Work required =
The records should be written out in full, with nothing altered.

- - - - - - -

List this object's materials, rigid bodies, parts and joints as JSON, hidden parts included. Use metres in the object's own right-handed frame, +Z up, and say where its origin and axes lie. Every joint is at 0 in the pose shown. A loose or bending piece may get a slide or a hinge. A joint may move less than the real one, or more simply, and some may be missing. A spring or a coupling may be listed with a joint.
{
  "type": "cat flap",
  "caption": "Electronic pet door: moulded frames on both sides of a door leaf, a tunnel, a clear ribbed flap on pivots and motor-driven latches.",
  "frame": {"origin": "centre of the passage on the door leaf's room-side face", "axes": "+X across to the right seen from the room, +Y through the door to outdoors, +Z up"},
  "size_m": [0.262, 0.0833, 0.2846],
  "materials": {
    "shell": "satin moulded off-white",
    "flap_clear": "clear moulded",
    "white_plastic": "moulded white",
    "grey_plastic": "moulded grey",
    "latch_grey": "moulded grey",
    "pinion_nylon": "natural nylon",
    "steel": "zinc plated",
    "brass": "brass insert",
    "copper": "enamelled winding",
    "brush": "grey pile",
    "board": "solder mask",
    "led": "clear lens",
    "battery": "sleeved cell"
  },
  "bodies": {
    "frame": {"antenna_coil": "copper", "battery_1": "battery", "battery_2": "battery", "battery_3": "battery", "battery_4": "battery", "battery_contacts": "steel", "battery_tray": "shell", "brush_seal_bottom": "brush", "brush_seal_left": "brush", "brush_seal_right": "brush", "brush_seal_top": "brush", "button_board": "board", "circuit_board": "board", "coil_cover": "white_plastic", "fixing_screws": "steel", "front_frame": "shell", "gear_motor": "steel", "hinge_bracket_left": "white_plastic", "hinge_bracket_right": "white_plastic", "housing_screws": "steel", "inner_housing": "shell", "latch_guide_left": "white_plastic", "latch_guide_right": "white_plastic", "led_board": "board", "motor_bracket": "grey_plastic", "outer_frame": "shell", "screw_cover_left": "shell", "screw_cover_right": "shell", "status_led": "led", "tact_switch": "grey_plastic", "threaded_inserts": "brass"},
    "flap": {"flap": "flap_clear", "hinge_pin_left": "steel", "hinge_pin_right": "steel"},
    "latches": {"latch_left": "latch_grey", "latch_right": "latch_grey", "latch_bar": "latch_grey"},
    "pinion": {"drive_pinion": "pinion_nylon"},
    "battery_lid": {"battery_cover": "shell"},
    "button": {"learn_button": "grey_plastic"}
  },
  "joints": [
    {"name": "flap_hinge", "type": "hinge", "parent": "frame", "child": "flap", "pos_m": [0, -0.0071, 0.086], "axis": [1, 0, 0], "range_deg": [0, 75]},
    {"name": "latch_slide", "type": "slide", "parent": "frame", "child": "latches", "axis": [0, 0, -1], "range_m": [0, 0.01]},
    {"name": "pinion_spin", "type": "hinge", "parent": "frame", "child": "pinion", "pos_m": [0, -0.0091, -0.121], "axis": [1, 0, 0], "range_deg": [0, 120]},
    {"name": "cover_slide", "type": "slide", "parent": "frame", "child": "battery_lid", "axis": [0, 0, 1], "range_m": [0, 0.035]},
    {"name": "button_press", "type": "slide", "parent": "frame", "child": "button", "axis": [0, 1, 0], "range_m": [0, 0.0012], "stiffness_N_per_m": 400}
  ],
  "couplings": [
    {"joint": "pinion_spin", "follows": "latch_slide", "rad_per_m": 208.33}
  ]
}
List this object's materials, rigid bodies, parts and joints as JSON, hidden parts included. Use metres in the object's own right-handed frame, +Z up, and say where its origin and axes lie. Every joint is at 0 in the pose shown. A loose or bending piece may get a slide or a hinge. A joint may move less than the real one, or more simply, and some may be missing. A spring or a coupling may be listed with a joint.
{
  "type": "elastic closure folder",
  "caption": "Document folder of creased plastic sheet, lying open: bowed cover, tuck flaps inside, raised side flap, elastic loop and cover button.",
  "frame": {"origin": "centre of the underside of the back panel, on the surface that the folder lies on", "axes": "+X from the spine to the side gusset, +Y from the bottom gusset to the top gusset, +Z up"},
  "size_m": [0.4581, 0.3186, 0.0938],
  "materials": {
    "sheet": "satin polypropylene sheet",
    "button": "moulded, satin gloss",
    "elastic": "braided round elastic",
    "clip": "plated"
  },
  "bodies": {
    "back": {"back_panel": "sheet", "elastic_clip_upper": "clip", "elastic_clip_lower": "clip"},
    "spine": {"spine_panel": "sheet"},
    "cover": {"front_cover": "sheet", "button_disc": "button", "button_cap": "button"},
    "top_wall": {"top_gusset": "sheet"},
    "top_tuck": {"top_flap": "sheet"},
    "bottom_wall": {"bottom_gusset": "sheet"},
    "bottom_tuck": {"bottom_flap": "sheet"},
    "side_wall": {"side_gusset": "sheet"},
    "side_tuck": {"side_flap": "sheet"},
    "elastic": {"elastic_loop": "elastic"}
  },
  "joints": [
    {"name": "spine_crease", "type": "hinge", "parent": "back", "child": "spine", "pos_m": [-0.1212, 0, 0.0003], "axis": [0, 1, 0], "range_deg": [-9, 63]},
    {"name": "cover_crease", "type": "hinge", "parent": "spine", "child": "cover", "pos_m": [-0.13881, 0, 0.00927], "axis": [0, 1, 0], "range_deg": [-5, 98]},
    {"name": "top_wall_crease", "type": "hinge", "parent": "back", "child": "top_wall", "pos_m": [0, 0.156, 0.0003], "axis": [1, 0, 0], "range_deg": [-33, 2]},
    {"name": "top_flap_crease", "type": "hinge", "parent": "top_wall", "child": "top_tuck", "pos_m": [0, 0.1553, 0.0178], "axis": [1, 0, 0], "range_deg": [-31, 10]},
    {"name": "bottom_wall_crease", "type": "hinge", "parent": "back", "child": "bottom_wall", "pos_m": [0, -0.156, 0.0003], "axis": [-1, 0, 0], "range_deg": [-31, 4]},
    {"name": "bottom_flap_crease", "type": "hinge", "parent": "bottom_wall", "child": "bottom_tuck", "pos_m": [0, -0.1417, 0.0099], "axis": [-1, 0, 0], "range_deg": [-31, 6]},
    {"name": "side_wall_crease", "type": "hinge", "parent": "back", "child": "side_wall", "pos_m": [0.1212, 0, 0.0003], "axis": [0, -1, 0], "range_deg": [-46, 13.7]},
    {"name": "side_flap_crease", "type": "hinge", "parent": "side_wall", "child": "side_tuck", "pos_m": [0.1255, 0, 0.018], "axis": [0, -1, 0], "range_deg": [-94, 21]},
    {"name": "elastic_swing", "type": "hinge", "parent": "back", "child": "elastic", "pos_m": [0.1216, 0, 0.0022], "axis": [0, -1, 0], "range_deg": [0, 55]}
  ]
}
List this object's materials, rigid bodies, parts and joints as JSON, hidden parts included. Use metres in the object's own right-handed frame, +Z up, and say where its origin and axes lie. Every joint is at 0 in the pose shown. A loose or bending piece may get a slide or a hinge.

- - - - - - -

Right answer =
List this object's materials, rigid bodies, parts and joints as JSON, hidden parts included. Use metres in the object's own right-handed frame, +Z up, and say where its origin and axes lie. Every joint is at 0 in the pose shown. A loose or bending piece may get a slide or a hinge. A joint may move less than the real one, or more simply, and some may be missing. A spring or a coupling may be listed with a joint.
{
  "type": "cat flap",
  "caption": "Electronic pet door: moulded frames on both sides of a door leaf, a tunnel, a clear ribbed flap on pivots and motor-driven latches.",
  "frame": {"origin": "centre of the passage on the door leaf's room-side face", "axes": "+X across to the right seen from the room, +Y through the door to outdoors, +Z up"},
  "size_m": [0.262, 0.0833, 0.2846],
  "materials": {
    "shell": "satin moulded off-white",
    "flap_clear": "clear moulded",
    "white_plastic": "moulded white",
    "grey_plastic": "moulded grey",
    "latch_grey": "moulded grey",
    "pinion_nylon": "natural nylon",
    "steel": "zinc plated",
    "brass": "brass insert",
    "copper": "enamelled winding",
    "brush": "grey pile",
    "board": "solder mask",
    "led": "clear lens",
    "battery": "sleeved cell"
  },
  "bodies": {
    "frame": {"antenna_coil": "copper", "battery_1": "battery", "battery_2": "battery", "battery_3": "battery", "battery_4": "battery", "battery_contacts": "steel", "battery_tray": "shell", "brush_seal_bottom": "brush", "brush_seal_left": "brush", "brush_seal_right": "brush", "brush_seal_top": "brush", "button_board": "board", "circuit_board": "board", "coil_cover": "white_plastic", "fixing_screws": "steel", "front_frame": "shell", "gear_motor": "steel", "hinge_bracket_left": "white_plastic", "hinge_bracket_right": "white_plastic", "housing_screws": "steel", "inner_housing": "shell", "latch_guide_left": "white_plastic", "latch_guide_right": "white_plastic", "led_board": "board", "motor_bracket": "grey_plastic", "outer_frame": "shell", "screw_cover_left": "shell", "screw_cover_right": "shell", "status_led": "led", "tact_switch": "grey_plastic", "threaded_inserts": "brass"},
    "flap": {"flap": "flap_clear", "hinge_pin_left": "steel", "hinge_pin_right": "steel"},
    "latches": {"latch_left": "latch_grey", "latch_right": "latch_grey", "latch_bar": "latch_grey"},
    "pinion": {"drive_pinion": "pinion_nylon"},
    "battery_lid": {"battery_cover": "shell"},
    "button": {"learn_button": "grey_plastic"}
  },
  "joints": [
    {"name": "flap_hinge", "type": "hinge", "parent": "frame", "child": "flap", "pos_m": [0, -0.0071, 0.086], "axis": [1, 0, 0], "range_deg": [0, 75]},
    {"name": "latch_slide", "type": "slide", "parent": "frame", "child": "latches", "axis": [0, 0, -1], "range_m": [0, 0.01]},
    {"name": "pinion_spin", "type": "hinge", "parent": "frame", "child": "pinion", "pos_m": [0, -0.0091, -0.121], "axis": [1, 0, 0], "range_deg": [0, 120]},
    {"name": "cover_slide", "type": "slide", "parent": "frame", "child": "battery_lid", "axis": [0, 0, 1], "range_m": [0, 0.035]},
    {"name": "button_press", "type": "slide", "parent": "frame", "child": "button", "axis": [0, 1, 0], "range_m": [0, 0.0012], "stiffness_N_per_m": 400}
  ],
  "couplings": [
    {"joint": "pinion_spin", "follows": "latch_slide", "rad_per_m": 208.33}
  ]
}
List this object's materials, rigid bodies, parts and joints as JSON, hidden parts included. Use metres in the object's own right-handed frame, +Z up, and say where its origin and axes lie. Every joint is at 0 in the pose shown. A loose or bending piece may get a slide or a hinge. A joint may move less than the real one, or more simply, and some may be missing. A spring or a coupling may be listed with a joint.
{
  "type": "elastic closure folder",
  "caption": "Document folder of creased plastic sheet, lying open: bowed cover, tuck flaps inside, raised side flap, elastic loop and cover button.",
  "frame": {"origin": "centre of the underside of the back panel, on the surface that the folder lies on", "axes": "+X from the spine to the side gusset, +Y from the bottom gusset to the top gusset, +Z up"},
  "size_m": [0.4581, 0.3186, 0.0938],
  "materials": {
    "sheet": "satin polypropylene sheet",
    "button": "moulded, satin gloss",
    "elastic": "braided round elastic",
    "clip": "plated"
  },
  "bodies": {
    "back": {"back_panel": "sheet", "elastic_clip_upper": "clip", "elastic_clip_lower": "clip"},
    "spine": {"spine_panel": "sheet"},
    "cover": {"front_cover": "sheet", "button_disc": "button", "button_cap": "button"},
    "top_wall": {"top_gusset": "sheet"},
    "top_tuck": {"top_flap": "sheet"},
    "bottom_wall": {"bottom_gusset": "sheet"},
    "bottom_tuck": {"bottom_flap": "sheet"},
    "side_wall": {"side_gusset": "sheet"},
    "side_tuck": {"side_flap": "sheet"},
    "elastic": {"elastic_loop": "elastic"}
  },
  "joints": [
    {"name": "spine_crease", "type": "hinge", "parent": "back", "child": "spine", "pos_m": [-0.1212, 0, 0.0003], "axis": [0, 1, 0], "range_deg": [-9, 63]},
    {"name": "cover_crease", "type": "hinge", "parent": "spine", "child": "cover", "pos_m": [-0.13881, 0, 0.00927], "axis": [0, 1, 0], "range_deg": [-5, 98]},
    {"name": "top_wall_crease", "type": "hinge", "parent": "back", "child": "top_wall", "pos_m": [0, 0.156, 0.0003], "axis": [1, 0, 0], "range_deg": [-33, 2]},
    {"name": "top_flap_crease", "type": "hinge", "parent": "top_wall", "child": "top_tuck", "pos_m": [0, 0.1553, 0.0178], "axis": [1, 0, 0], "range_deg": [-31, 10]},
    {"name": "bottom_wall_crease", "type": "hinge", "parent": "back", "child": "bottom_wall", "pos_m": [0, -0.156, 0.0003], "axis": [-1, 0, 0], "range_deg": [-31, 4]},
    {"name": "bottom_flap_crease", "type": "hinge", "parent": "bottom_wall", "child": "bottom_tuck", "pos_m": [0, -0.1417, 0.0099], "axis": [-1, 0, 0], "range_deg": [-31, 6]},
    {"name": "side_wall_crease", "type": "hinge", "parent": "back", "child": "side_wall", "pos_m": [0.1212, 0, 0.0003], "axis": [0, -1, 0], "range_deg": [-46, 13.7]},
    {"name": "side_flap_crease", "type": "hinge", "parent": "side_wall", "child": "side_tuck", "pos_m": [0.1255, 0, 0.018], "axis": [0, -1, 0], "range_deg": [-94, 21]},
    {"name": "elastic_swing", "type": "hinge", "parent": "back", "child": "elastic", "pos_m": [0.1216, 0, 0.0022], "axis": [0, -1, 0], "range_deg": [0, 55]}
  ]
}
List this object's materials, rigid bodies, parts and joints as JSON, hidden parts included. Use metres in the object's own right-handed frame, +Z up, and say where its origin and axes lie. Every joint is at 0 in the pose shown. A loose or bending piece may get a slide or a hinge.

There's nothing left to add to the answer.